Records that describe objects
▼
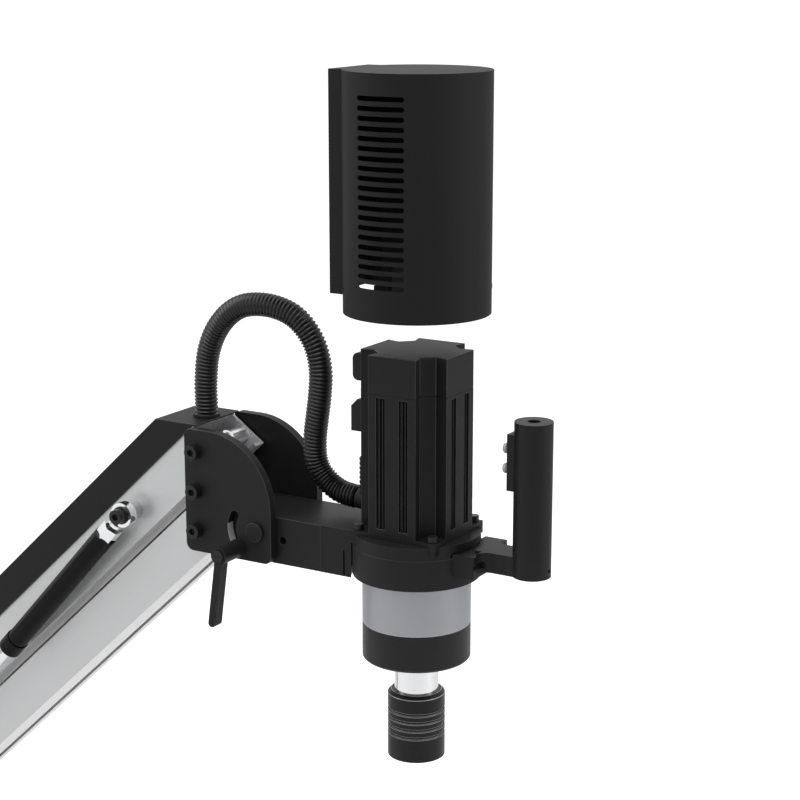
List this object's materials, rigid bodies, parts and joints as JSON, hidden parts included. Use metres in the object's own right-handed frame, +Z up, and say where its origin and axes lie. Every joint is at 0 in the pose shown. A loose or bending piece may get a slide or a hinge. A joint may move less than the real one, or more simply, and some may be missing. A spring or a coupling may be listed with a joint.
{
  "type": "arm tapping machine",
  "caption": "Articulated parallelogram arm with a gas spring that carries an electric tapping head, its tilt bracket, lock lever, handle with buttons, cable conduit and lift-off motor cover.",
  "frame": {"origin": "centre of the column bore's lower mouth, on the swing axis", "axes": "+Z up along the column, +X along the arm towards the tapping head, +Y away from the side with the lock lever and the gas spring"},
  "size_m": [0.7336, 0.1301, 0.8777],
  "materials": {
    "black_paint": "satin black powder coat with a very fine grain",
    "cover_paint": "satin black coated sheet, slightly grained",
    "motor_paint": "satin black coated aluminium die casting",
    "black_plastic": "matt moulded black plastic",
    "conduit_plastic": "ribbed black plastic with soft highlights",
    "beam_aluminium": "clear anodised extrusion with fine lines along it",
    "gear_aluminium": "satin grey anodised, turned",
    "black_anodised": "black anodised, turned",
    "cheek_iron": "black painted casting",
    "steel": "bright machined steel",
    "chrome": "polished chrome",
    "bronze": "plain bearing bronze",
    "copper": "lacquered copper winding",
    "black_steel": "blackened steel screws"
  },
  "bodies": {
    "column": {"column_sleeve": "cheek_iron", "clamp_screws": "black_steel", "swing_bush": "bronze", "thrust_washer": "bronze"},
    "yoke": {"swivel_yoke": "cheek_iron", "swing_spindle": "steel", "yoke_bolts": "black_steel", "gas_lower_stud": "steel"},
    "upper_arm": {"upper_beam": "beam_aluminium", "upper_bushes": "steel", "beam_cover": "cover_paint", "gas_upper_stud": "steel", "conduit_gland": "black_plastic", "conduit": "conduit_plastic"},
    "lower_arm": {"lower_beam": "beam_aluminium", "lower_bushes": "steel"},
    "gas_tube": {"gas_cylinder": "motor_paint", "gas_cylinder_cap": "motor_paint", "gas_cylinder_eye": "chrome"},
    "gas_piston_rod": {"gas_rod": "chrome", "gas_rod_eye": "chrome"},
    "bracket": {"near_plate": "black_anodised", "far_plate": "black_anodised", "plate_bolts": "black_steel", "spacer_tube": "steel", "tilt_pin": "black_steel"},
    "head": {"tilt_bar": "black_anodised", "lever_stud": "steel", "head_holder": "black_anodised", "seam_screws": "black_steel", "motor_flange": "motor_paint", "flange_screws": "black_steel", "motor_body": "motor_paint", "motor_stator": "copper", "motor_rear_cover": "motor_paint", "connector_upper": "black_plastic", "connector_lower": "black_plastic", "conduit_elbow": "black_plastic", "gearbox_housing": "gear_aluminium", "ring_gear": "steel", "gearbox_base": "black_anodised", "spindle_bearing": "steel"},
    "lever": {"lock_lever": "black_paint", "lever_screw": "black_steel"},
    "rotor": {"motor_rotor": "steel"},
    "tool_spindle": {"spindle": "chrome", "planet_gears": "steel", "chuck_body": "steel", "chuck_balls": "chrome", "chuck_spring": "steel"},
    "sleeve": {"chuck_sleeve": "black_anodised"},
    "handle": {"handle_ring": "black_anodised", "handle_arm": "black_anodised", "handle_clamp_screw": "black_steel", "handle_grip": "black_plastic", "button_plate": "black_plastic"},
    "up_button": {"button_up": "steel"},
    "down_button": {"button_down": "steel"},
    "cover": {"motor_cover": "cover_paint", "cover_screws": "black_steel"}
  },
  "joints": [
    {"name": "arm_swing", "type": "hinge", "parent": "column", "child": "yoke", "pos_m": [0, 0, 0.128], "axis": [0, 0, 1], "range_deg": [-170, 170]},
    {"name": "arm_lift", "type": "hinge", "parent": "yoke", "child": "upper_arm", "pos_m": [0.022, 0, 0.2414], "axis": [0, 1, 0], "range_deg": [0, 45]},
    {"name": "lower_lift", "type": "hinge", "parent": "yoke", "child": "lower_arm", "pos_m": [0.022, 0, 0.172], "axis": [0, 1, 0], "range_deg": [-1, 46]},
    {"name": "bracket_level", "type": "hinge", "parent": "upper_arm", "child": "bracket", "pos_m": [0.36006, 0, 0.55335], "axis": [0, 1, 0], "range_deg": [-46, 1], "deforming": ["conduit"]},
    {"name": "gas_swing", "type": "hinge", "parent": "upper_arm", "child": "gas_tube", "pos_m": [0.28511, -0.046, 0.48786], "axis": [0, 1, 0], "range_deg": [-1.4, 1]},
    {"name": "gas_stroke", "type": "slide", "parent": "gas_tube", "child": "gas_piston_rod", "axis": [0.681, 0, 0.7323], "range_m": [-0.001, 0.0217]},
    {"name": "head_tilt", "type": "hinge", "parent": "bracket", "child": "head", "pos_m": [0.42046, 0, 0.49155], "axis": [0, 1, 0], "range_deg": [0, 70], "deforming": ["conduit"]},
    {"name": "lever_turn", "type": "hinge", "parent": "head", "child": "lever", "pos_m": [0.40291, -0.05, 0.47519], "axis": [0, 1, 0], "range_deg": [-50, 50]},
    {"name": "rotor_spin", "type": "hinge", "parent": "head", "child": "rotor", "pos_m": [0.55406, 0, 0.47685], "axis": [0, 0, 1], "continuous": true},
    {"name": "spindle_spin", "type": "hinge", "parent": "head", "child": "tool_spindle", "pos_m": [0.55406, 0, 0.42685], "axis": [0, 0, 1], "continuous": true},
    {"name": "sleeve_slide", "type": "slide", "parent": "tool_spindle", "child": "sleeve", "axis": [0, 0, -1], "range_m": [0, 0.006], "stiffness_N_per_m": 1500, "springref_m": -0.004, "deforming": ["chuck_spring"]},
    {"name": "handle_swing", "type": "hinge", "parent": "head", "child": "handle", "pos_m": [0.55406, 0, 0.47885], "axis": [0, 0, 1], "range_deg": [0, 45]},
    {"name": "up_button_press", "type": "slide", "parent": "handle", "child": "up_button", "axis": [1, 0, 0], "range_m": [0, 0.0015], "stiffness_N_per_m": 900, "springref_m": -0.001},
    {"name": "down_button_press", "type": "slide", "parent": "handle", "child": "down_button", "axis": [1, 0, 0], "range_m": [0, 0.0015], "stiffness_N_per_m": 900, "springref_m": -0.001},
    {"name": "cover_off", "type": "slide", "parent": "head", "child": "cover", "axis": [0, 0, 1], "range_m": [-0.169, 0]}
  ],
  "couplings": [
    {"joint": "lower_lift", "follows": "arm_lift", "ratio": 1},
    {"joint": "bracket_level", "follows": "arm_lift", "ratio": -1},
    {"joint": "gas_swing", "follows": "arm_lift", "ratio": -0.0085},
    {"joint": "gas_stroke", "follows": "arm_lift", "m_per_rad": 0.0263},
    {"joint": "rotor_spin", "follows": "spindle_spin", "ratio": 3.87}
  ]
}
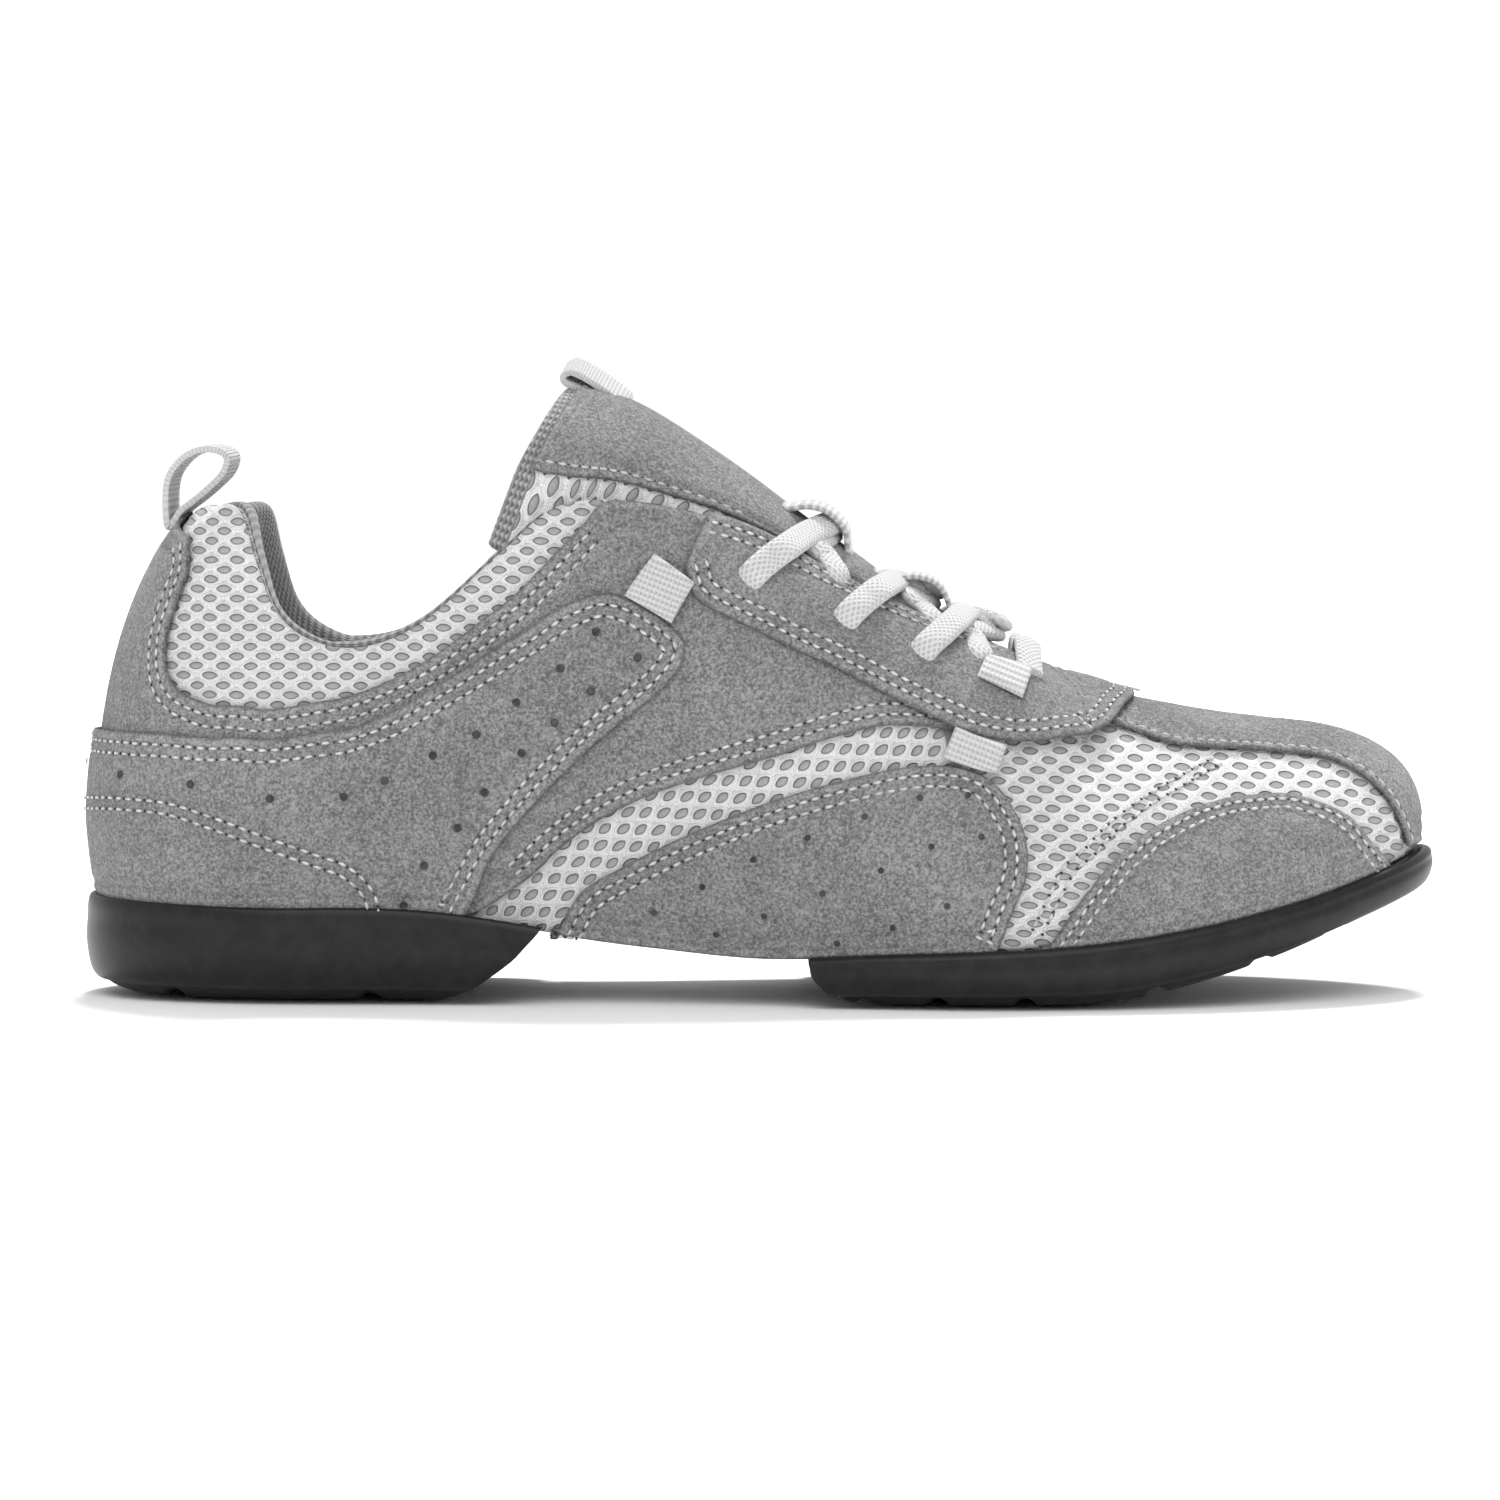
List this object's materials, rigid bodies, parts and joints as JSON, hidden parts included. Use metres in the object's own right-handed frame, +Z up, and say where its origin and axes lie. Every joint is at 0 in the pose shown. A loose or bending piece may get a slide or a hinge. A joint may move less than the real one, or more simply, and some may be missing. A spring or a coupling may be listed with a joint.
{
  "type": "dance sneaker",
  "caption": "Low split-sole dance sneaker with suede panels on mesh, padded tongue and collar, crossed laces and pull loops.",
  "frame": {"origin": "on the floor, at the centre of the heel's flat contact patch", "axes": "+X to the toe, +Y to the inner side of the foot, +Z up"},
  "size_m": [0.2692, 0.0922, 0.1222],
  "materials": {
    "mesh": "light open spacer mesh, matt",
    "suede": "mid-grey suede with a short nap",
    "rubber": "black, satin",
    "webbing": "light ribbed webbing",
    "lace": "light braided oval lace",
    "lining": "dark grey knit"
  },
  "bodies": {
    "root": {"upper": "mesh", "quarter": "suede", "heel_wing": "suede", "side_patch_outer": "suede", "side_patch_inner": "suede", "toe_guard_outer": "suede", "toe_guard_inner": "suede", "toe_strip": "suede", "eyestay": "suede", "tie_quarter_outer": "webbing", "tie_quarter_inner": "webbing", "tie_vamp_outer": "webbing", "tie_vamp_inner": "webbing", "tie_eyelet_outer": "webbing", "tie_eyelet_inner": "webbing", "heel_sole": "rubber", "forefoot_sole": "rubber", "insole": "lining", "collar_pad": "lining", "tongue": "suede", "heel_loop": "webbing", "tongue_loop": "webbing", "lace_crossing_1": "lace", "lace_crossing_2": "lace", "lace_crossing_3": "lace"}
  },
  "joints": []
}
▲
STATED EXERCISE:
Where a line in the entries holds "frame", copy that line.

SOLUTION BELOW:
List this object's materials, rigid bodies, parts and joints as JSON, hidden parts included. Use metres in the object's own right-handed frame, +Z up, and say where its origin and axes lie. Every joint is at 0 in the pose shown. A loose or bending piece may get a slide or a hinge. A joint may move less than the real one, or more simply, and some may be missing. A spring or a coupling may be listed with a joint.
  "frame": {"origin": "centre of the column bore's lower mouth, on the swing axis", "axes": "+Z up along the column, +X along the arm towards the tapping head, +Y away from the side with the lock lever and the gas spring"},
List this object's materials, rigid bodies, parts and joints as JSON, hidden parts included. Use metres in the object's own right-handed frame, +Z up, and say where its origin and axes lie. Every joint is at 0 in the pose shown. A loose or bending piece may get a slide or a hinge. A joint may move less than the real one, or more simply, and some may be missing. A spring or a coupling may be listed with a joint.
  "frame": {"origin": "on the floor, at the centre of the heel's flat contact patch", "axes": "+X to the toe, +Y to the inner side of the foot, +Z up"},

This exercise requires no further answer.